» **Written task**: The lines to return are those from the one containing "SUPPORT_FOOT_OUTER, SUPPORT_OUTER, -1)" down to the one containing "and pale gold.", inclusive; return them exactly and nothing else.

○ ○ ○ ○ ○

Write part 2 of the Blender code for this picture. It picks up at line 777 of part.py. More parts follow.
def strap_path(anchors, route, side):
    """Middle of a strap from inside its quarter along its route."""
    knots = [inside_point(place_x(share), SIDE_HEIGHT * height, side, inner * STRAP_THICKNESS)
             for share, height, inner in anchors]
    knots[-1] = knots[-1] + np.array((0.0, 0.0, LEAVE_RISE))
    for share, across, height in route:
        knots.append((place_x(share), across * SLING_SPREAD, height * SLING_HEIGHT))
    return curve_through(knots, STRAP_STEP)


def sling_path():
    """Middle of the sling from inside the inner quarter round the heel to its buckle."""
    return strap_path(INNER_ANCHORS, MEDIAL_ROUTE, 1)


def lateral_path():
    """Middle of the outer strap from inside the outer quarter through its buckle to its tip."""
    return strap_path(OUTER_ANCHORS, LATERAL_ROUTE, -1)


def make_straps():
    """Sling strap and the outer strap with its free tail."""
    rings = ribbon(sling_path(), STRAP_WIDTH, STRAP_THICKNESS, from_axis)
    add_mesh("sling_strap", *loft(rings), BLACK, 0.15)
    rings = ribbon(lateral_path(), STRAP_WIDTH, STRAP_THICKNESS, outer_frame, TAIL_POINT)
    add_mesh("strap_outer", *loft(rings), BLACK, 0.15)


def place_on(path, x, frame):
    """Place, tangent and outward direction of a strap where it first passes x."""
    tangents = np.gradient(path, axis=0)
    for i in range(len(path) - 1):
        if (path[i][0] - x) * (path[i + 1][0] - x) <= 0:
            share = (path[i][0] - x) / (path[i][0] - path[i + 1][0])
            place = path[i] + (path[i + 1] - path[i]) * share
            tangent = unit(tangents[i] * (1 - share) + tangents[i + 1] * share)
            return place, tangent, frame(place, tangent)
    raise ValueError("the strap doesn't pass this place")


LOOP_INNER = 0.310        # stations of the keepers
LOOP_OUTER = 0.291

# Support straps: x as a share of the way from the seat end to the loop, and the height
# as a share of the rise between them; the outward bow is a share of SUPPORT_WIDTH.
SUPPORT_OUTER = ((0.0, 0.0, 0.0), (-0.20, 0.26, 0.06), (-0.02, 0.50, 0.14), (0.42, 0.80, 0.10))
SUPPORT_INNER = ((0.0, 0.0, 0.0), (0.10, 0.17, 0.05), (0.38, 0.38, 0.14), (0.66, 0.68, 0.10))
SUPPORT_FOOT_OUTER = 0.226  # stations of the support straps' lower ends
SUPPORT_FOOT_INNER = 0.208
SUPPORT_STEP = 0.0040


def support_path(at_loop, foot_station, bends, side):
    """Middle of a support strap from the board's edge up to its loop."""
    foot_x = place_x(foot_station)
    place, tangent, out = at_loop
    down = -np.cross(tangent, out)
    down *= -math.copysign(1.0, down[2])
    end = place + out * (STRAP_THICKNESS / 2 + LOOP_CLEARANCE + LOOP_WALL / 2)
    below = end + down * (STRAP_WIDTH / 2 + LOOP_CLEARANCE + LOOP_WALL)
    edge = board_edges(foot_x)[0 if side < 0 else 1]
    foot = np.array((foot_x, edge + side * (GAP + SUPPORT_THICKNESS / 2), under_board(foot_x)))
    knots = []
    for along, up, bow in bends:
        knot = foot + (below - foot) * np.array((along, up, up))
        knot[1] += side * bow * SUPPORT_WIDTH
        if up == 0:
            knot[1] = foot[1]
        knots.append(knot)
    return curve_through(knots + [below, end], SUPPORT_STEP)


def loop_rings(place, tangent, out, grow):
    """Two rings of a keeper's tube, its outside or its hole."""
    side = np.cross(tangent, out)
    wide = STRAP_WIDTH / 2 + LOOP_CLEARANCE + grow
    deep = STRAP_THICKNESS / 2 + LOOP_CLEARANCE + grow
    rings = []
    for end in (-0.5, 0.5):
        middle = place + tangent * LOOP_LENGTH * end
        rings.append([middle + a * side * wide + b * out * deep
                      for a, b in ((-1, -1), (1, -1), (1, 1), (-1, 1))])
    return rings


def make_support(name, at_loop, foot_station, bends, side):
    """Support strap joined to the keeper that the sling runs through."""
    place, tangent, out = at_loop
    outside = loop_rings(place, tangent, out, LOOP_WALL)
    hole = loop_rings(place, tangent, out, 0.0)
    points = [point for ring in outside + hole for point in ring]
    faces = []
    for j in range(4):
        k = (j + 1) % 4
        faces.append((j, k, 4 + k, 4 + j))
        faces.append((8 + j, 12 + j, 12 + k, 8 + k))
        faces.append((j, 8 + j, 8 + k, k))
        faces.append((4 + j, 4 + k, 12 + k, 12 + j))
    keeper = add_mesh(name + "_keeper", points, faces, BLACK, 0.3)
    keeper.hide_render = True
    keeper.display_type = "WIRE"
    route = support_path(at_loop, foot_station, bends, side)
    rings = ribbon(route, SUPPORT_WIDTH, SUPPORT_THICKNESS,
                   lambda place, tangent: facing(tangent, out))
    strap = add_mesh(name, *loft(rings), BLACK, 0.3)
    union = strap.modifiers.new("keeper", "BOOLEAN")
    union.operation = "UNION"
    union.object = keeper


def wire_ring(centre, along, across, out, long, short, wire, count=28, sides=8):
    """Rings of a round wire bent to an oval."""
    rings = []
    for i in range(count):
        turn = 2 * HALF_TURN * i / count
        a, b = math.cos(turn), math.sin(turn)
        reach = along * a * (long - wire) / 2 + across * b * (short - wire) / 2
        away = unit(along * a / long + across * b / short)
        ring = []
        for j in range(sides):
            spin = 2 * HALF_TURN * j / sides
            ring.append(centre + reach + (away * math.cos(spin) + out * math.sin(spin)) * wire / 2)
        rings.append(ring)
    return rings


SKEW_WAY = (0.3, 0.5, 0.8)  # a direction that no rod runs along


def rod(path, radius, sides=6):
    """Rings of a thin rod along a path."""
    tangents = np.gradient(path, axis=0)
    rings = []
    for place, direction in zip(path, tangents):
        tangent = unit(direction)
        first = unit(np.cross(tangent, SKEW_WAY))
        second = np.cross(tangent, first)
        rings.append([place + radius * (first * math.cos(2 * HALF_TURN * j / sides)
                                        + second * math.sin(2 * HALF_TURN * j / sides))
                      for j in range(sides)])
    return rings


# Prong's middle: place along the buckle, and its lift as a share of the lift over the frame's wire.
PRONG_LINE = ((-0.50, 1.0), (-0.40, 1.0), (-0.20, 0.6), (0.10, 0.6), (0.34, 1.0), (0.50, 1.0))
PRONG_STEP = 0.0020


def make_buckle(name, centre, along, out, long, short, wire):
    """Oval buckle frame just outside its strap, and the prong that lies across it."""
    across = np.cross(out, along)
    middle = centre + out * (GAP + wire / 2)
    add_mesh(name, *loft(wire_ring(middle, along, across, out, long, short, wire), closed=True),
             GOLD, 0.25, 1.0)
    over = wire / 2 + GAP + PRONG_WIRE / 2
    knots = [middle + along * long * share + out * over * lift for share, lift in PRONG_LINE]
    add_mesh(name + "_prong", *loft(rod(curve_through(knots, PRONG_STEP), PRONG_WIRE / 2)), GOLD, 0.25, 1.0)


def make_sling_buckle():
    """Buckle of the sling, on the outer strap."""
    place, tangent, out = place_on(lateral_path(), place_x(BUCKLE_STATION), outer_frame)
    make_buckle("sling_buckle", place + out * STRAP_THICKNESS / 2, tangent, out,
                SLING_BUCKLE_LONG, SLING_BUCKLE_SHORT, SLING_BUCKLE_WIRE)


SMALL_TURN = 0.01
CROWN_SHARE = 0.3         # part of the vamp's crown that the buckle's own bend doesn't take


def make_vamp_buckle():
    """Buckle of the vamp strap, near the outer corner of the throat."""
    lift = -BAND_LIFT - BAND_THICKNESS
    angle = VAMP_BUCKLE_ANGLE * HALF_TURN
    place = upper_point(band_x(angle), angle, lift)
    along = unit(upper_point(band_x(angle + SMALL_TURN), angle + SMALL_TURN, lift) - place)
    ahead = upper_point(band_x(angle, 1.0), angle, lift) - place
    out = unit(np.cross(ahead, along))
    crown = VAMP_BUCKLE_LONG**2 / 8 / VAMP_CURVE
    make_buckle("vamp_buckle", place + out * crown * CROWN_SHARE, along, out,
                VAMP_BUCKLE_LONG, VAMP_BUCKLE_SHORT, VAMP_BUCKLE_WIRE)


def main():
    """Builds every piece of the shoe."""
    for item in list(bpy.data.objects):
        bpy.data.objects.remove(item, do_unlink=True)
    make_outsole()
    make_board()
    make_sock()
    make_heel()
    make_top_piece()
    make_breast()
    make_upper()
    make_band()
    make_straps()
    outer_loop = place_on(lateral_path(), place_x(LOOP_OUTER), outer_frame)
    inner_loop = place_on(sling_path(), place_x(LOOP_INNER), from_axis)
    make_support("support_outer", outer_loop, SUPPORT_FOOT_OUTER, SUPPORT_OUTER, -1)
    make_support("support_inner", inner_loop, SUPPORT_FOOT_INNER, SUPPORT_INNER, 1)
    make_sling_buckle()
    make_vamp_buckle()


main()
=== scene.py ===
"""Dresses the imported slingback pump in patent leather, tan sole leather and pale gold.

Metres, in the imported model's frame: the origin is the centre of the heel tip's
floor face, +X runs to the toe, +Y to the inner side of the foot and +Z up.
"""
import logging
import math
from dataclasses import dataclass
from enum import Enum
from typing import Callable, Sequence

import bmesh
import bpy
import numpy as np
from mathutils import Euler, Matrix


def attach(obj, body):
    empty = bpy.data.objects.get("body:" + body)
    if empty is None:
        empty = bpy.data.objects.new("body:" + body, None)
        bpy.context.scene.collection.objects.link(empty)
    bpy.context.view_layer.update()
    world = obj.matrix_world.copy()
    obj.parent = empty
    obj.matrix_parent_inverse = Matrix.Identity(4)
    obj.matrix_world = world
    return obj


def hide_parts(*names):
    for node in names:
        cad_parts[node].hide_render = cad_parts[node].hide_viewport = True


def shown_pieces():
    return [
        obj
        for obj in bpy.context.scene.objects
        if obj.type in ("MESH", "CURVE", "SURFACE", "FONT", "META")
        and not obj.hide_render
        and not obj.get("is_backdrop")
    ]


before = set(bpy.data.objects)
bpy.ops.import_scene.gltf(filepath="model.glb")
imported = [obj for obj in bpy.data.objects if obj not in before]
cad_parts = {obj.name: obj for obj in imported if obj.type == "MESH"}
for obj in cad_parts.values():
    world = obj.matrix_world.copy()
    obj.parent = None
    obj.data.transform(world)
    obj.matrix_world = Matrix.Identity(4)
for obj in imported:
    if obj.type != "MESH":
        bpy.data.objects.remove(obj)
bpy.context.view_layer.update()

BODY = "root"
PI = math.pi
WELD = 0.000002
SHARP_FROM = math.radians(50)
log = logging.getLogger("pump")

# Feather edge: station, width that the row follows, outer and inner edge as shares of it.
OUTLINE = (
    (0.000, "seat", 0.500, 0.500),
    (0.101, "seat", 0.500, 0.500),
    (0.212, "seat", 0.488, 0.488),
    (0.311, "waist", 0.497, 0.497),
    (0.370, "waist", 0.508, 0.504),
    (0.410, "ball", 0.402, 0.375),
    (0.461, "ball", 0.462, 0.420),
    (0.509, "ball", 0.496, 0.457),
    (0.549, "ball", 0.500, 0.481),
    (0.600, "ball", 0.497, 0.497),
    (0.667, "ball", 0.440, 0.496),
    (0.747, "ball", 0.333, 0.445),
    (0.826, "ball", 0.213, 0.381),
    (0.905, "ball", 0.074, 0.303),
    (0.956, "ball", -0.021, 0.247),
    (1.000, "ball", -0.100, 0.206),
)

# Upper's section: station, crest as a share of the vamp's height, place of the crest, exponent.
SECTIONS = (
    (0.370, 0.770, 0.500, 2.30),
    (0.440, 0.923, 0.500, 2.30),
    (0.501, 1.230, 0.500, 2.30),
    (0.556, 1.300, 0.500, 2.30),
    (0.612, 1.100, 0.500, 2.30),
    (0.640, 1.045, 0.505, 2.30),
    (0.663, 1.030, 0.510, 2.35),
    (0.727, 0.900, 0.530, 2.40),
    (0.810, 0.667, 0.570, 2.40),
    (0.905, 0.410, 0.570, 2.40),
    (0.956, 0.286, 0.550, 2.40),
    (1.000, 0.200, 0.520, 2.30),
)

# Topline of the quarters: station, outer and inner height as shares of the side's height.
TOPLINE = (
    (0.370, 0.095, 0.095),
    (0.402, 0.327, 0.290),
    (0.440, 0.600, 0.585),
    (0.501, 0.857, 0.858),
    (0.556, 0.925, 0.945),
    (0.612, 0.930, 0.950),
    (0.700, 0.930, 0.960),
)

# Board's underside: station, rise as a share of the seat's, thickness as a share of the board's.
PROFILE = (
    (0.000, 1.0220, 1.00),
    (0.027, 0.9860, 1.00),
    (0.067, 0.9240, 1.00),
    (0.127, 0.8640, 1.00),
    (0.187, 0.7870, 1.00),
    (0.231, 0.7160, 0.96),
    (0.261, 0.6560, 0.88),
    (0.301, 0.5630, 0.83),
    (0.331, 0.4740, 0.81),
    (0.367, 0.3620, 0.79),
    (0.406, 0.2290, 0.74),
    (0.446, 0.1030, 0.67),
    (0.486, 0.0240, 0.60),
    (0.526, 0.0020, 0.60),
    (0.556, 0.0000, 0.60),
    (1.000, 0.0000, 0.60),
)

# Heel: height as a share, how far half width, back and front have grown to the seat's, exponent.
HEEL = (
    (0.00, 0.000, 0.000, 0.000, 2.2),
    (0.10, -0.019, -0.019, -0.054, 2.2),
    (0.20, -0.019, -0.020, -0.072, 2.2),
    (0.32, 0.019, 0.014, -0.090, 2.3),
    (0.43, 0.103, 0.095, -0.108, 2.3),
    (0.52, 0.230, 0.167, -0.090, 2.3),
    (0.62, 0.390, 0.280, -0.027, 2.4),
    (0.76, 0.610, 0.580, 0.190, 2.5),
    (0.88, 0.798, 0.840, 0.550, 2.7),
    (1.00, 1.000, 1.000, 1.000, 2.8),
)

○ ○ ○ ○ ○

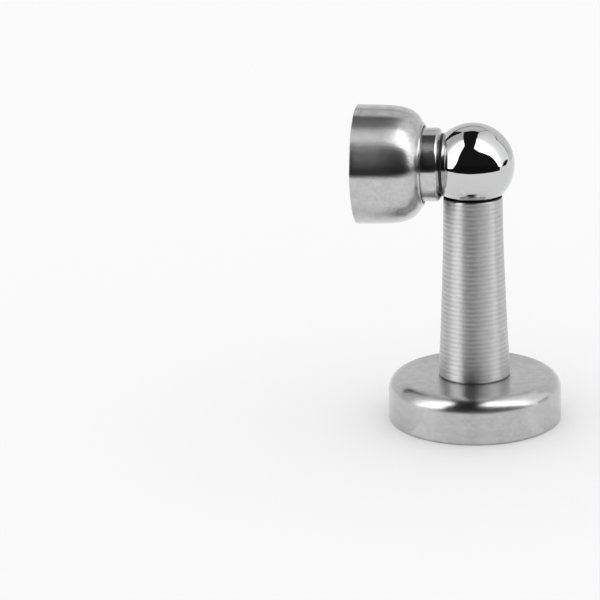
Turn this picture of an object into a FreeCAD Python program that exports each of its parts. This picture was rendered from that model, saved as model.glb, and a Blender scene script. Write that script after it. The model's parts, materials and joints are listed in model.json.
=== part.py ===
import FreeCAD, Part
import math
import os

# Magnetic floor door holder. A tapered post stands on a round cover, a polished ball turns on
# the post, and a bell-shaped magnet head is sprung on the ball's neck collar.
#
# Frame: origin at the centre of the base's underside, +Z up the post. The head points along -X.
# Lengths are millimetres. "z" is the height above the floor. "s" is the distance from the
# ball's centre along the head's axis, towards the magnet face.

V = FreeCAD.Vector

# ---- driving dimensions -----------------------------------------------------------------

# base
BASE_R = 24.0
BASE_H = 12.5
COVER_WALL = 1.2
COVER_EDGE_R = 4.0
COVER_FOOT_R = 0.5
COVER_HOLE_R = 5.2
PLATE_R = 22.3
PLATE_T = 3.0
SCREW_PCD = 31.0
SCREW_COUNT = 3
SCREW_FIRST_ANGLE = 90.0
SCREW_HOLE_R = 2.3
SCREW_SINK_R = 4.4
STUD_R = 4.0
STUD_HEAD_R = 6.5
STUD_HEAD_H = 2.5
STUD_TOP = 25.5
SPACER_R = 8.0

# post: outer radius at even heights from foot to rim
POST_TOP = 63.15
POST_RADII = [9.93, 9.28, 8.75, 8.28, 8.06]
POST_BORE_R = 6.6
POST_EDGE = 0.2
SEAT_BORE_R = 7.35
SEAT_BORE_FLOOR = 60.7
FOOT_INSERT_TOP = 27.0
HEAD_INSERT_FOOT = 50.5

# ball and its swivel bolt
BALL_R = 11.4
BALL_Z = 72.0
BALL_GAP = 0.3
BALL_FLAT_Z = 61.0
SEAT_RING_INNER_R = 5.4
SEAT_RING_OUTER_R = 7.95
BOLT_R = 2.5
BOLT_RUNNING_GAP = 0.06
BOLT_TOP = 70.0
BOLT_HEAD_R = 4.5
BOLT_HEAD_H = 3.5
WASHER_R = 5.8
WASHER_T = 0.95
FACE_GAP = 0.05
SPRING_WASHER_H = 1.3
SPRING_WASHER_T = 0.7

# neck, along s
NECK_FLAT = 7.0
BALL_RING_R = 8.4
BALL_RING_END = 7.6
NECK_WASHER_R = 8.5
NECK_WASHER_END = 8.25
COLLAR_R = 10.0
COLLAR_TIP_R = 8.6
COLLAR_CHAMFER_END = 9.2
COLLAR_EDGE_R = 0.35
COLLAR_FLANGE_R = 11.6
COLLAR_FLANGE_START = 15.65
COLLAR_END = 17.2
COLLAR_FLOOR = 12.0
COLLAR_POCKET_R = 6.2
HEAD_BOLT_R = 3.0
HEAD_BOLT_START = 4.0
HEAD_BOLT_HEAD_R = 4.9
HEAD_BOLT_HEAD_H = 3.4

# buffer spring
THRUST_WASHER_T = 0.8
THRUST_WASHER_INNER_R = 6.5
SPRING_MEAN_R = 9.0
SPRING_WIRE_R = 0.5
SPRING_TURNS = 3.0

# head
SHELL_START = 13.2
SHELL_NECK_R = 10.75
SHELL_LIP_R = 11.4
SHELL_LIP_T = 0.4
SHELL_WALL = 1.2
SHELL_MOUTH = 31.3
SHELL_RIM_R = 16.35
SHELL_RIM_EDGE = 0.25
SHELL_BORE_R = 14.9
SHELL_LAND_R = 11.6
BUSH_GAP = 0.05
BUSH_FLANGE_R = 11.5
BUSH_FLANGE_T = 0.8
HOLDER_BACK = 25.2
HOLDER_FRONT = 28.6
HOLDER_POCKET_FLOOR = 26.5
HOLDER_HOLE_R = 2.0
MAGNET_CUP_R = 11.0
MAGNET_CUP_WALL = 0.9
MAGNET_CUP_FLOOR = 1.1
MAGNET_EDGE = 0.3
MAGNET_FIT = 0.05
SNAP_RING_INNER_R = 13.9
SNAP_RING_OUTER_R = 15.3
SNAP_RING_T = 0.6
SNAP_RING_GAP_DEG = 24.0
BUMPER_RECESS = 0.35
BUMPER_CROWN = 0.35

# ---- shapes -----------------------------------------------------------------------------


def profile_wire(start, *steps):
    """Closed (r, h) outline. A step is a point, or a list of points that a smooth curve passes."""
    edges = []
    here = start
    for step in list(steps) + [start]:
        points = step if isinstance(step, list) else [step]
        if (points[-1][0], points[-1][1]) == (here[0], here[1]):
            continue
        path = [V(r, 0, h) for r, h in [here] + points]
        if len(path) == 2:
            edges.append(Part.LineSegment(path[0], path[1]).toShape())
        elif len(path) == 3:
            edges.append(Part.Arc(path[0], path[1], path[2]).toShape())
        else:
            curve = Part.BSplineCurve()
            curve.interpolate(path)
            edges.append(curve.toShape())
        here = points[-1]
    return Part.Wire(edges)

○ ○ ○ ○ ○

» **Written solution**:
    make_support("support_outer", outer_loop, SUPPORT_FOOT_OUTER, SUPPORT_OUTER, -1)
    make_support("support_inner", inner_loop, SUPPORT_FOOT_INNER, SUPPORT_INNER, 1)
    make_sling_buckle()
    make_vamp_buckle()


main()
=== scene.py ===
"""Dresses the imported slingback pump in patent leather, tan sole leather and pale gold.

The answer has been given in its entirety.